Thursday 5 June 2008

#86 Are You Too Busy NOT To Measure

"We think performance measures are important, yes, but we just don't have the time for it!"

You'll never hear these words uttered in a business or organisation that is truly successful. And that's because success depends on being able to make measurable progress toward your goals. It's not an accident.

Just look at Google, Marriott, 3M or even Fremantle Ports (winner of the Australian Business Excellence Medal in 2007). They have time to measure not because they're successful. They are successful because they made time to measure!

Beware the downward spiral of being too busy to measure...

If you don't measure what matters, you won't be managing and improving what matters. You'll be chasing what's urgent. And there's a big difference between what matters and what's urgent.

The more you delay getting meaningful measures that focus you on what matters, the more you're wasting time and wasting effort on things that don't matter most. The more time you give to what's urgent, the more you have to delay getting meaningful measures that help you focus on what's important. That's the downward spiral.

How do you make time to measure, when you don't have any time left?

When you're too busy to measure performance, you're actually too busy NOT to measure performance. You need to improve performance, or you'll stay too busy (and performance will just keep sliding).

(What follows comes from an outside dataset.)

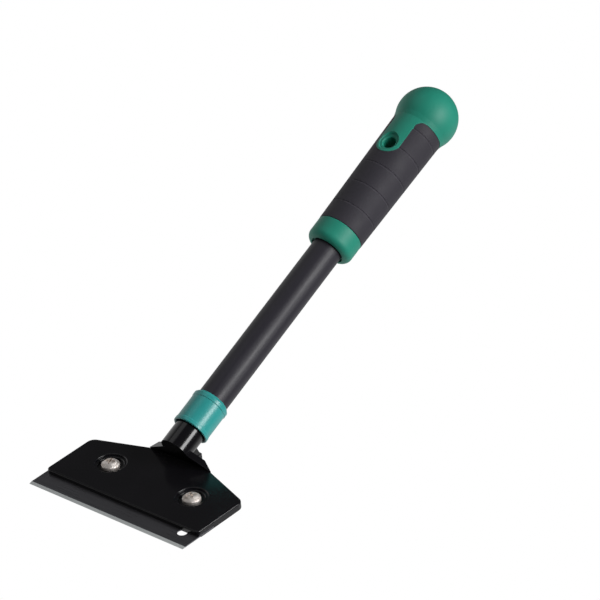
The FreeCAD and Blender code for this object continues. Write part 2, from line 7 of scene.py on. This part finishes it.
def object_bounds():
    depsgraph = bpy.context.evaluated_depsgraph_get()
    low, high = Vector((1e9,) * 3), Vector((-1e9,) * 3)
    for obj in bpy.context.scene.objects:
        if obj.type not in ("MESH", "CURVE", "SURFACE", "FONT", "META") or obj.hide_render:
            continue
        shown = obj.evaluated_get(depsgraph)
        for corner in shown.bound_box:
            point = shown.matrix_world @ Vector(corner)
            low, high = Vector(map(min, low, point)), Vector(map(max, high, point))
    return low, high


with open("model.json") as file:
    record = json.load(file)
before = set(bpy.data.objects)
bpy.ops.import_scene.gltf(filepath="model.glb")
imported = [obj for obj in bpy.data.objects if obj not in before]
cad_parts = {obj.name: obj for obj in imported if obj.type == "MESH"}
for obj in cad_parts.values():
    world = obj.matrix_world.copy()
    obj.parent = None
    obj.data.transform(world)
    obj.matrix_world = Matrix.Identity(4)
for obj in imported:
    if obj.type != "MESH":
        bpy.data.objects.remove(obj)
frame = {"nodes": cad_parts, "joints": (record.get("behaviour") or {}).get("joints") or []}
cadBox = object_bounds()
nodes = frame["nodes"]
joints = {joint["name"]: joint for joint in frame["joints"]}
towardsHandle = -Vector(joints["blade_slide"]["axis"])   # up the head plate, away from the cutting edge
mm = 0.001   # the scene is in metres
print("frame loaded:", len(nodes), "nodes")


def linearColour(hexCode):
    channels = [int(hexCode[i:i + 2], 16) / 255 for i in (1, 3, 5)]
    return tuple(c / 12.92 if c <= 0.04045 else ((c + 0.055) / 1.055) ** 2.4 for c in channels) + (1.0,)


def addNode(tree, kind, inputs, **settings):
    # inputs holds plain values or the sockets to link
    node = tree.nodes.new(kind)
    for word, value in settings.items():
        setattr(node, word, value)
    for socket, value in inputs.items():
        if isinstance(value, bpy.types.NodeSocket):
            tree.links.new(value, node.inputs[socket])
        else:
            node.inputs[socket].default_value = value
    return node


def startFinish(name, look):
    # the even values go straight on the shader
    material = bpy.data.materials.new(name)
    material.use_nodes = True
    tree = material.node_tree
    shader = tree.nodes["Principled BSDF"]
    shader.inputs["Metallic"].default_value = look["metallic"]
    if not look["metallic"]:
        shader.inputs["IOR"].default_value = look["ior"]
        shader.inputs["Specular IOR Level"].default_value = look["shine"]
    place = addNode(tree, "ShaderNodeTexCoord", {}).outputs["Object"]
    return material, tree, shader, place


rubbing = {
    "startsAt": 0.99,        # cosine of the turn between a corner and its softened form
    "fullAt": 0.85,
    "samples": 4,
}
noiseLow, noiseHigh = 0.3, 0.7   # nearly all of a noise lies between these


def rubbedEdge(tree, width):
    # 0 on the flats and 1 on the corners that hands and glass rub
    softened = addNode(tree, "ShaderNodeBevel", {"Radius": width}, samples=rubbing["samples"])
    facing = addNode(tree, "ShaderNodeNewGeometry", {})
    same = addNode(tree, "ShaderNodeVectorMath", {
        0: softened.outputs[0], 1: facing.outputs["Normal"]}, operation="DOT_PRODUCT")
    rubbed = addNode(tree, "ShaderNodeMapRange", {
        "Value": same.outputs["Value"], "From Min": rubbing["startsAt"],
        "From Max": rubbing["fullAt"]})
    return rubbed.outputs["Result"]


def finishPiece(nodeName, material):
    for slot in nodes[nodeName].material_slots:
        slot.material = material


# the head: aluminium alloy, die cast and stove enamelled gloss black
# the enamel gives a deep wet shine with a faint orange peel, thinner and greyer on the corners
headEnamel = {
    "colour": "#0b0a0e",
    "thinColour": "#121115",
    "rubbedColour": "#3a3a40",
    "metallic": 0.0,
    "ior": 1.5,
    "shine": 0.5,
    "roughness": (0.13, 0.23),
    "peelSize": 2.2 * mm,    # between the ripples of the enamel
    "peelDepth": 0.006 * mm,
    "peelDetail": 1.0,
    "cloudSize": 18 * mm,
    "cloudDetail": 4.0,
    "edgeWidth": 0.4 * mm,
}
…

So finding the time to measure performance is not about finding some spare time hiding somewhere. It's about deciding what you're going to *stop doing* to free up some time!

Aim to liberate a couple of hours a week that you can devote to selecting just a few meaningful measures and implementing them so they can highlight what matters most and help you improve what matters most.

Where can you find a couple of hours a week? Here are some ideas:

  • Get very clear about the results that you simply must achieve - the essence of your role or team or department. You can't prioritise anything unless you know what the results are that truly matter.
  • Curb distractions by planning your week and each day so that you've scheduled first the tasks that will make real progress toward your priority results. Schedule your 2 hours on performance measurement and performance improvement before you schedule anything less important.
  • Delegate or delete administrative tasks that don't directly help you make real progress toward your priority results. Who else could do your data entry, preliminary research or meeting organisation?
  • Stop reading emails that don't help you make real progress toward your priority results. It will feel wrong, but it's not wrong. Give it a try. You could easily find an hour a week with this tip alone.
  • Cancel or defer projects or initiatives (however exciting they may be) which threaten the time you can give to making real progress toward your priority results. If you're running several races at once, you can't win any of them.
  • Build a small buffer into each week, to handle those unexpected but essential tasks that pop up, or to handle the overrun of planned tasks that took longer than you expected. That way, they won't affect other important tasks you've planned (like performance measurement!).

The bottom line is that performance won't ever get better unless you make the time to measure and improve performance. And to make the time, you have to stop doing things that are less important.